**Description of the task:** Determine how many lines contain the string "type" and reply with that number alone.

**Extracted entries:**
· · ·

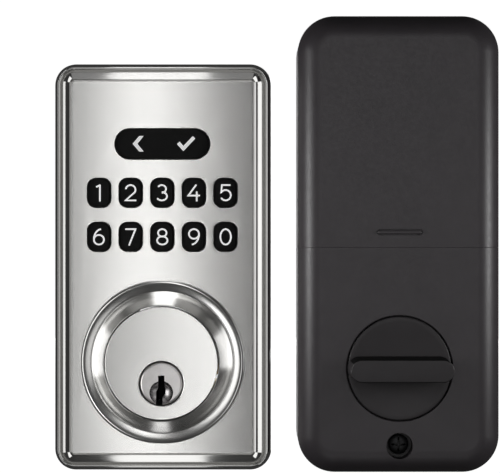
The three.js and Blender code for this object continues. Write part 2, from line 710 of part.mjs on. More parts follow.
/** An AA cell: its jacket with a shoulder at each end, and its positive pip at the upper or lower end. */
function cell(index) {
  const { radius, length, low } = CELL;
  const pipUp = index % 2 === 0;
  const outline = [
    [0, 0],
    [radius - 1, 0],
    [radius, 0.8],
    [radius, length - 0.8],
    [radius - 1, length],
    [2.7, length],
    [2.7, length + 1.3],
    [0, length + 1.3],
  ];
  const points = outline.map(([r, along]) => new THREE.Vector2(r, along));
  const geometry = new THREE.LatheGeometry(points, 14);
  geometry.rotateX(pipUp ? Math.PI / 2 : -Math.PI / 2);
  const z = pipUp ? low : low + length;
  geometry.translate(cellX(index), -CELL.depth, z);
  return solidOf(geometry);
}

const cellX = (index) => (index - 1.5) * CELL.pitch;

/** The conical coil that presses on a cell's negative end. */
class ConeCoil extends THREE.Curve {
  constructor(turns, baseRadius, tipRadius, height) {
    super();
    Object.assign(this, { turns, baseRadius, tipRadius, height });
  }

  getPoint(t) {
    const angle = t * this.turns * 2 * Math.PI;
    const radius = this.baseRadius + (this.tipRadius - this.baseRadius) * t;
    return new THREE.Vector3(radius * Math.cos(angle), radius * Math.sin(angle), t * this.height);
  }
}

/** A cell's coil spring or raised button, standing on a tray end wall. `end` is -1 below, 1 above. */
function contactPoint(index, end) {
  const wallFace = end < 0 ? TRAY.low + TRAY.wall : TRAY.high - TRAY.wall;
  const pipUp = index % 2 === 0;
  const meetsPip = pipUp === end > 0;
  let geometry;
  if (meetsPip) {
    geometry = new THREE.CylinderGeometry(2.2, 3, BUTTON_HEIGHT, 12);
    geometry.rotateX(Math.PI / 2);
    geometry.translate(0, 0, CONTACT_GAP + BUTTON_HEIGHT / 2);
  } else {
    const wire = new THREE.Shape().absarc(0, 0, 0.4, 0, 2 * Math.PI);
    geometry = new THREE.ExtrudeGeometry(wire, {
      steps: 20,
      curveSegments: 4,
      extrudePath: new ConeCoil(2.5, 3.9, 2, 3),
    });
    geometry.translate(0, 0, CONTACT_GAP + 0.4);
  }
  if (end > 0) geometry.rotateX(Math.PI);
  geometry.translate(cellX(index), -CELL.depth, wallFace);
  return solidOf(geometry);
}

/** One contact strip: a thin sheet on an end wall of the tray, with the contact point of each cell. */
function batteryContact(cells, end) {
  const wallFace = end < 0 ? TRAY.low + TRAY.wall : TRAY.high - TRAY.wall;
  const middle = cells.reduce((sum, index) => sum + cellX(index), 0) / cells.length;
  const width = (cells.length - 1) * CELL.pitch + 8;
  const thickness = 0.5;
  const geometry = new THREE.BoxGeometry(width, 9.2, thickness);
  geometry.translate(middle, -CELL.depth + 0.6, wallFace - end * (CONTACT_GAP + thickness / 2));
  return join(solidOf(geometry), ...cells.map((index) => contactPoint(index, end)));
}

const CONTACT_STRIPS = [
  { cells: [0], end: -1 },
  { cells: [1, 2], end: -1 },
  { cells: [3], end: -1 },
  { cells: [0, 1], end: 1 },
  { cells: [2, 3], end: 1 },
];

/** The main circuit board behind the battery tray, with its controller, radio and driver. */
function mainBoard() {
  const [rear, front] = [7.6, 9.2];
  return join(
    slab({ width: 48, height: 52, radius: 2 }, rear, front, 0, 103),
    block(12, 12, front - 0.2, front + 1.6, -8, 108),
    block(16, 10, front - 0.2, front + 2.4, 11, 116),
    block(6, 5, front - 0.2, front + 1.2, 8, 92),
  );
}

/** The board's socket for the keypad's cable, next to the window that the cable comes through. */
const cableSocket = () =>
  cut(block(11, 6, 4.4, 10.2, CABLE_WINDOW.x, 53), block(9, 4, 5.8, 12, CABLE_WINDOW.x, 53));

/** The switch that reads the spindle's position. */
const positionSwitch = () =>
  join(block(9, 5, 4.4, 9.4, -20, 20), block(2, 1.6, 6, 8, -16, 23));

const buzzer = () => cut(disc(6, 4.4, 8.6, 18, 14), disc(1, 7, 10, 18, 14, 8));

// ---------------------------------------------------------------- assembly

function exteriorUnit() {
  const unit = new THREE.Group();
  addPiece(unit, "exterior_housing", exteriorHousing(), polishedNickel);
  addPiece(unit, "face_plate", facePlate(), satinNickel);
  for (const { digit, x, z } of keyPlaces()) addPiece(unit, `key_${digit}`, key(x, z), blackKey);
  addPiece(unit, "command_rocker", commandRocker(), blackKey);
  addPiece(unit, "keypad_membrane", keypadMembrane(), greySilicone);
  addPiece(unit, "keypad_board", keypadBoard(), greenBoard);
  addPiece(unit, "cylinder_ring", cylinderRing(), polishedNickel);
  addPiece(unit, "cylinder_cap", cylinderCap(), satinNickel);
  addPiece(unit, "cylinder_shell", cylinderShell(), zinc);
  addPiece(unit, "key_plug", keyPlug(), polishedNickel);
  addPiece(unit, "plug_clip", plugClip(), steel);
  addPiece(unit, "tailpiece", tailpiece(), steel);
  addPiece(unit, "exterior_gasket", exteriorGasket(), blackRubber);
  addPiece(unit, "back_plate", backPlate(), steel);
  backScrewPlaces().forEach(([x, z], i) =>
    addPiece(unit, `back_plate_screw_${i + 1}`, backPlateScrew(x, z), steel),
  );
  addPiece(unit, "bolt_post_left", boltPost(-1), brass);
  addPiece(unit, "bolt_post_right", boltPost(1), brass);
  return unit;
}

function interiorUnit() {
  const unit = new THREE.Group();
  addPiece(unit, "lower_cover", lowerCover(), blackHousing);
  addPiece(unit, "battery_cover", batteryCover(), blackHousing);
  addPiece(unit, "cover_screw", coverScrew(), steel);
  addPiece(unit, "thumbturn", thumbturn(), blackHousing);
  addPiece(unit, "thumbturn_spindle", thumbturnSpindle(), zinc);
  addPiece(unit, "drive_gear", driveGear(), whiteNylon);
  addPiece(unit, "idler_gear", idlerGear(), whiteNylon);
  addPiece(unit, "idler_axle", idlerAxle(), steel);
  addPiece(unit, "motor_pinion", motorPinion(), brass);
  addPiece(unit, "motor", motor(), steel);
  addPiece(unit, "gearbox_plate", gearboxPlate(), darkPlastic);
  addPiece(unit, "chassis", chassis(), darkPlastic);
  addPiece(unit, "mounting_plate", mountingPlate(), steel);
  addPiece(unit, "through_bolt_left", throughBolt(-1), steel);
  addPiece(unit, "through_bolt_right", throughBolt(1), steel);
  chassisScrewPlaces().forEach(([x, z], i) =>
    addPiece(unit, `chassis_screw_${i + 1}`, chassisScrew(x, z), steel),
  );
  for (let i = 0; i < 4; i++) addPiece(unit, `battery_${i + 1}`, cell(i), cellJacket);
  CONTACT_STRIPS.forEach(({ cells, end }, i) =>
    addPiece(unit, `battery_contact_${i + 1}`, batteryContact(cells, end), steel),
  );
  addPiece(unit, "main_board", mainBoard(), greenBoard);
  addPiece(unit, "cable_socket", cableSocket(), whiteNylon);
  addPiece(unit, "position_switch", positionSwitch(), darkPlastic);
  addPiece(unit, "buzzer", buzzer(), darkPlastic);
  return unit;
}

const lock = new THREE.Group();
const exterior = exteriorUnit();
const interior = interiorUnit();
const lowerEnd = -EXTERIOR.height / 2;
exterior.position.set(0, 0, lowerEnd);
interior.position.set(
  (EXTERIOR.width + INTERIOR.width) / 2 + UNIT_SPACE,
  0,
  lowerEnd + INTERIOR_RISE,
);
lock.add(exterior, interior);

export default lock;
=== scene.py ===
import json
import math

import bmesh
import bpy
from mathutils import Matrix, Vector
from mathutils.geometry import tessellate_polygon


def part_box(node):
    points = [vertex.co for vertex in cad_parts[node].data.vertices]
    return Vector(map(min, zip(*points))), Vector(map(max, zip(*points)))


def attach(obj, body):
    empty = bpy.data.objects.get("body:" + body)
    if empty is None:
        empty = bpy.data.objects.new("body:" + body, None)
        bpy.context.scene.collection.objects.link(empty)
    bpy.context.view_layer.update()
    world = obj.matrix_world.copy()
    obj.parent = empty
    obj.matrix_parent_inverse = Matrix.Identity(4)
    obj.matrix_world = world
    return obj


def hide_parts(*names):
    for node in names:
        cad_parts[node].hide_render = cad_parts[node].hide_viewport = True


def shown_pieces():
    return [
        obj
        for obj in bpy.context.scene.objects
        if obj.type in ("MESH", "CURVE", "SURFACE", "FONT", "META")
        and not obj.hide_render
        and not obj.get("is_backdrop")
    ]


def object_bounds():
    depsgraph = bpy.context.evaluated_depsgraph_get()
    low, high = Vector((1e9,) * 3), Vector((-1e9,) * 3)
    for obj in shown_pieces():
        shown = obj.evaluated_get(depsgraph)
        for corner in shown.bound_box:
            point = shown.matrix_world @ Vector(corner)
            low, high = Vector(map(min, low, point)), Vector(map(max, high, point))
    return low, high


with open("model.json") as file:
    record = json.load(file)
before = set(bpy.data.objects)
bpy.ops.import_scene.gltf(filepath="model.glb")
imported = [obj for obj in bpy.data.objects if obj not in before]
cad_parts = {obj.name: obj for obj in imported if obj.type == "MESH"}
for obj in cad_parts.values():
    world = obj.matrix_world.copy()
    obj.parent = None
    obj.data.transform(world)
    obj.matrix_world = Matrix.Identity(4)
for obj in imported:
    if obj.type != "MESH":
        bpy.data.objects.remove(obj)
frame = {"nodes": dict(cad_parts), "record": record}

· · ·

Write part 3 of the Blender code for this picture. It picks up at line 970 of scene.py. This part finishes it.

· · ·

**Written answer:** 3